In fact, to effectively do business across the world the ability is required to move money as fast and smoothly as possible. Unfortunately, with more than 150 world currencies, smoothness is unrealistic. Even the so-called strong currencies are a dozen or so. This variety entails sometimes heavy burdens for exchange, often made worse by the additional banking charges on transactions.

In the original vision, cryptocurrencies were idealistic, anarchical, and revolutionary, following the idea of everyone being their own sovereign bank. Cryptocurrencies would be the future of money that did not require centralized authorities like banks, and the basis of a better, fairer global financial system. This should also stop the egemony of banks and ease global trades with the obsolescence of foreign exchange and currency markets. That has not happened, at least not yet. Also, over a decade later, there is still no proved evidence that cryptocurrencies are useful. In fact, cryptocurrencies are higlhy volatile and cannot be used to buy almost anything. Nevertheless, they have become a huge business, mainly as a vehicle for financial speculation. This is presumably going to keep growing, further feeding the frenzy around blockchain that, like it or not, is all about the apparent success of cryptocurrencies.

And yet, the interest surrounding Ethereum—and its recent upsurge—seems to be due essentially to the technology behind the cryptocurrency, allowing for third-party applications to use blockchain to perform functions other than money transactions as in the case of NFTs.

Over a decade later, we can now say that the dream of a single world currency free from the constraints of banks and money changers has failed miserably. This means that currencies will remain the permanent challenge to global trade. The inequalities that have burst out with the pandemic will sour and deepen across and within industries, with the translation industry being affected possibly more than others.

The funny thing, if it were not dramatically stupid, is that the weakest point of certain “futuristic” language data exchange platforms, especially those leveraging blockchain, is precisely the monetization of transactions. As if that were a negligible thing.

Payments, on the other hand, are a key aspect of any job performance and, in the translation industry, are all too often poor and late.
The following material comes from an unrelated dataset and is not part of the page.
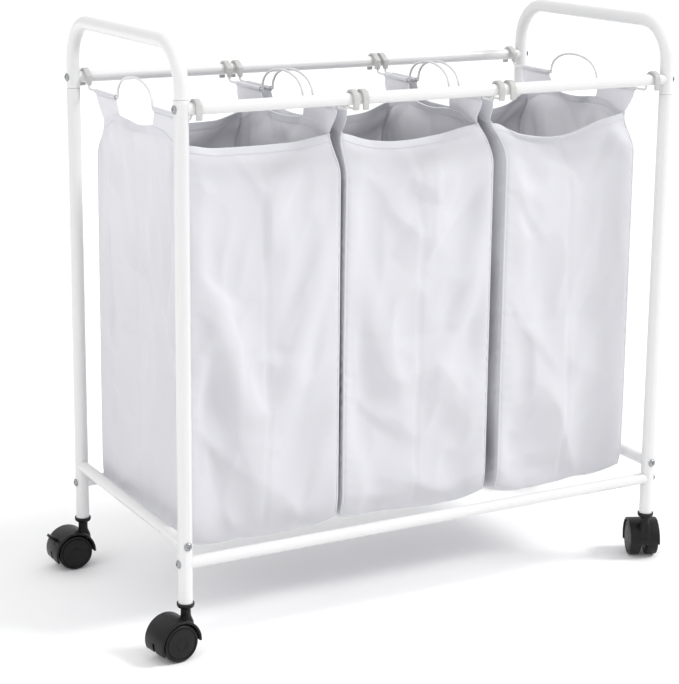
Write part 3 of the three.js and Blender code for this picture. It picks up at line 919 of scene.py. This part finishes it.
class SORTER_OT_bags(bpy.types.Operator):
    """Cut, sew and hang the three cloth bags, and let their cloth settle"""

    bl_idname = "sorter.bags"
    bl_label = "Bags"

    def execute(self, context):
        self.sizes = context.scene.sorter_bag
        bags = [self.cut_out(bag) for bag in BAGS]
        areas = [sum(face.area for face in shell.data.polygons) for shell in bags]
        self.settle(bags)
        for bag, shell, area in zip(BAGS, bags, areas):
            self.finish_bag(bag, shell, area)
        return {"FINISHED"}

    def cut_out(self, bag):
        """A box of cloth cells, with tabs and sleeves on its side panels, put in shape."""
        sizes = self.sizes
        low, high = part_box("bag_" + bag)
        clear_bench()
        bpy.ops.mesh.primitive_cube_add(size=1, location=(0.5, 0, 0.5))
        shell = named("cloth_bag_" + bag)
        shell.data.transform(Matrix.Diagonal((1, 2, 1, 1)))
        bpy.ops.object.mode_set(mode="EDIT")
        bpy.ops.mesh.select_all(action="DESELECT")
        bpy.ops.object.mode_set(mode="OBJECT")
        for face in shell.data.polygons:
            face.select = face.normal.z > 0.5
        bpy.ops.object.mode_set(mode="EDIT")
        bpy.ops.mesh.delete(type="ONLY_FACE")
        counts = (round((high.x - low.x) / sizes.cell), DEPTH_CELLS,
                  round((sizes.rim_height - low.z) / sizes.cell))
        for axis, count in enumerate(counts):
            start, span = (-1, 2) if axis == 1 else (0, 1)
            normal = [float(axis == one) for one in range(3)]
            for step in range(1, count):
                place_at = start + span * step / count
                bpy.ops.mesh.select_all(action="SELECT")
                bpy.ops.mesh.bisect(plane_co=[place_at * one for one in normal], plane_no=normal)
        self.pick_tab_edges(shell)
        for row in range(TAB_ROWS + SLEEVE_ROWS):
            bpy.ops.mesh.extrude_region_move(TRANSFORM_OT_translate={"value": (0, 0, ROW)})
        tidy_mesh()
        left, right = hanger_line(bag, "left"), hanger_line(bag, "right")
        shape = (bag, low.z, left, right)
        pinned = shell.vertex_groups.new(name="pinned")
        seams = [shell.vertex_groups.new(name=f"seam_{index}") for index in range(4)]
        top_row = 1 - 1.5 / counts[2]
        for face in shell.data.polygons:
            face.select = False
            centre = face.center
            face.material_index = 1 if top_row < centre.z < 1 else 0
        cuts = []
        for vertex in shell.data.vertices:
            cut = vertex.co.copy()
            cuts.extend(cut)
            if cut.z > 1 + ROW * (TAB_ROWS - 0.5):
                pinned.add([vertex.index], 1, "REPLACE")
            if cut.z < 1 + NEAR and min(cut.x, 1 - cut.x) < NEAR and abs(cut.y) > 1 - NEAR:
                seams[(cut.x > 0.5) + 2 * (cut.y > 0)].add([vertex.index], 1, "REPLACE")
            put = self.tab_point if cut.z > 1 + NEAR else self.wall_point
            vertex.co = put(cut, *shape)
        pattern = shell.data.attributes.new("cut", "FLOAT_VECTOR", "POINT")
        pattern.data.foreach_set("vector", cuts)
        pick(shell)
        bpy.ops.object.mode_set(mode="EDIT")
        bpy.ops.mesh.select_all(action="SELECT")
        bpy.ops.uv.cube_project(cube_size=1)
        bpy.ops.object.mode_set(mode="OBJECT")
        return shell

    def pick_tab_edges(self, shell):
        """Select the top edges of the side panels where the tabs rise."""
        bpy.ops.mesh.select_all(action="DESELECT")
        bpy.ops.object.mode_set(mode="OBJECT")
        points = shell.data.vertices
        for edge in shell.data.edges:
            ends = [points[index].co for index in edge.vertices]
            edge.select = all(
                end.z > 1 - NEAR and min(end.x, 1 - end.x) < NEAR and abs(end.y) > TAB_EDGE - NEAR
                for end in ends)
        bpy.ops.object.mode_set(mode="EDIT")
        bpy.ops.mesh.select_mode(type="EDGE")

    def rim(self, cut, bag):
        """Height of the rim over a point of the cut-out."""
        sag, deepest = SAG[bag]
        top = self.sizes.rim_height + RIM_RISE * ease((1 - abs(cut.y)) / 0.4)
        if 0 < cut.x < 1:
            share = (cut.x / (2 * deepest) if cut.x < deepest
                     else 1 - (1 - cut.x) / (2 * (1 - deepest)))
            top -= sag * math.sin(math.pi * share) ** 2
        return top

    def tab_point(self, cut, bag, floor, left, right):
        """Where a point of a tab goes: up to the wire, then round it as the sleeve."""
        sizes = self.sizes
        end = 1 if cut.y > 0 else -1
        rows = (cut.z - 1) / ROW
        rise = min(rows / TAB_ROWS, 1)
        across = (abs(cut.y) - TAB_EDGE) / (1 - TAB_EDGE)
        base = TAB_EDGE * sizes.rim_half_depth + TAB_SHIFT * end
        inner = base + (abs(SLEEVE_TOP[end]) - base) * rise
        outer = sizes.rim_half_depth + TAB_FLARE * math.sin(math.pi / 2 * rise)
        real_y = end * (inner + (outer - inner) * across)
        level, radius = wire_level(bag, "left"), sizes.wire_radius + SLEEVE_GAP
        hang_x = left(real_y) if cut.x < 0.5 else right(real_y)
        if rows <= TAB_ROWS + 0.01:
            top = self.rim(cut, bag)
            return Vector((hang_x, real_y, top + (level - radius - top) * rise))
        angle = math.radians(-90 + 350 * (rows - TAB_ROWS) / SLEEVE_ROWS)
        inwards = 1 if cut.x < 0.5 else -1
        return Vector((hang_x + inwards * radius * math.cos(angle), real_y,
                       level + radius * math.sin(angle)))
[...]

The inequality in payments comes from the inherent lack of transparency of translation industry players, which is the main cause of the typical information asymmetry in the industry.

In recent years, the gimmicks for paying less and less, worse and worse have multiplied, in spite of the significant advances in technology and finance. The widespread practice of continuous localization has been going on for over two decades now exacerbating the picture up to making it absurd. So much for the new fair pay fad and for as simple and effective practices as SLAs.

It is not by chance that the estimates of the industry’s size have always been unreliable, and most probably inflated. After all, any relevant research has always been lacking the necessary depth and detail, with samples being at the very least poorly representative. Therefore these estimates have been the results of projections based, at best, on sales data—when not earsay—from the larger LSPs, who have never excelled for timeliness and generosity of payments.

So, among the countless innovations the industry needs, the first and most important one is about payments. Nor does it require any special technology (ever heard of APA?). Sure, exchange rates can still be an issue in some cases, but that is something that falls under what is known as “business risk”. Innit?

And yet, a possible solution at least for reducing the costs in connection with money exchange is still far to come. So, until then, the one real chance for overcome language barriers will remain free, online machine translation. So much for the survival on the translation industry, at least as long as greed rules.